A trio of official blueprints for cut-price, prefabricated schools of the future have been unveiled by the government in England.
The designs, two for secondary and one for primary, cost a third less than those built in recent years, the government says. Heads can opt out of the designs, but they cannot spend more than these cost. Already dubbed “austerity schools”, they will be smaller than those built under the last national building plan.

Building Schools for the Future was axed in summer 2010 by Education Secretary Michael Gove.
He said Labour’s £5bn programme to replace all of England’s secondary schools was wasteful and inefficient. He was particularly critical of duplicated design costs as schools were built according to each local authority’s specification.

The three new designs feature modular constructions, which can be built off site and added to, according to the number of classrooms needed.

They are not mandatory, but the Education Funding Agency spokesman said they were the best possible designs for the money available. Secondaries come in at an average of £6m less than schools built under BSF. And any schools spending more than the new statutory £1,113 per sq m would have to find the extra funds themselves.

Mike Green, director of capital at the Education Funding Agency (EFA), said: “These designs will ensure that new schools can be built to effective designs and specifications, be simple to maintain and energy efficient. And they can be built far faster than many have previously and for far less money.

Ultimately they will enable as many schools as possible to receive investment from the funding available and deliver an excellent environment for the children and communities they serve.” The EFA insists the result will be a “bright and airy learning environment”.


Pupil behaviour
They will also be smaller than those built under Labour – 15% smaller for secondaries and 5% smaller for primaries. But Nusrat Faizullah, head of school building experts British Council for School Environments, said: “The key question remains – will these designs ensure new school buildings are fit for purpose? Buildings dictate how teachers teach and children learn.

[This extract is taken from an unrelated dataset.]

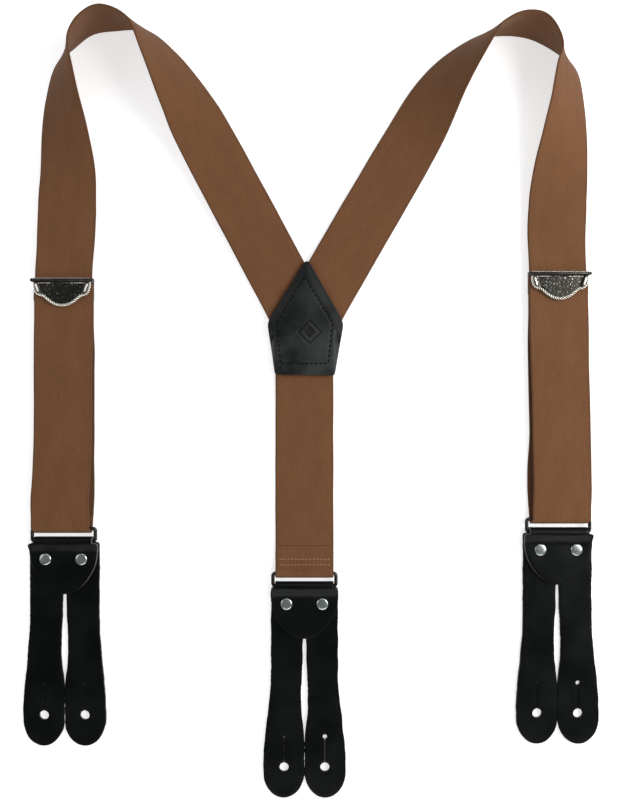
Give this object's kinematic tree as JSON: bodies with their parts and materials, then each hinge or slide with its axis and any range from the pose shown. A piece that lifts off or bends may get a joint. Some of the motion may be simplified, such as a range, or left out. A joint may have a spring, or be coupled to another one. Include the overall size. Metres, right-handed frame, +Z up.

A shrinkage in space means less flexibility for those that use them, inhibiting innovation. Will these austerity schools prove to be value-for-money schools? Time will tell.”

Space given to corridors, halls and canteens will shrink, prompting concerns about the impact on pupil behaviour.

Spending on school buildings peaked with Thomas Deacon Academy, Peterborough – at about £50m. Ms Faizullah added: “Wider corridors and large general use spaces help with circulation, limit bullying and create options for use by teachers, children and local communities.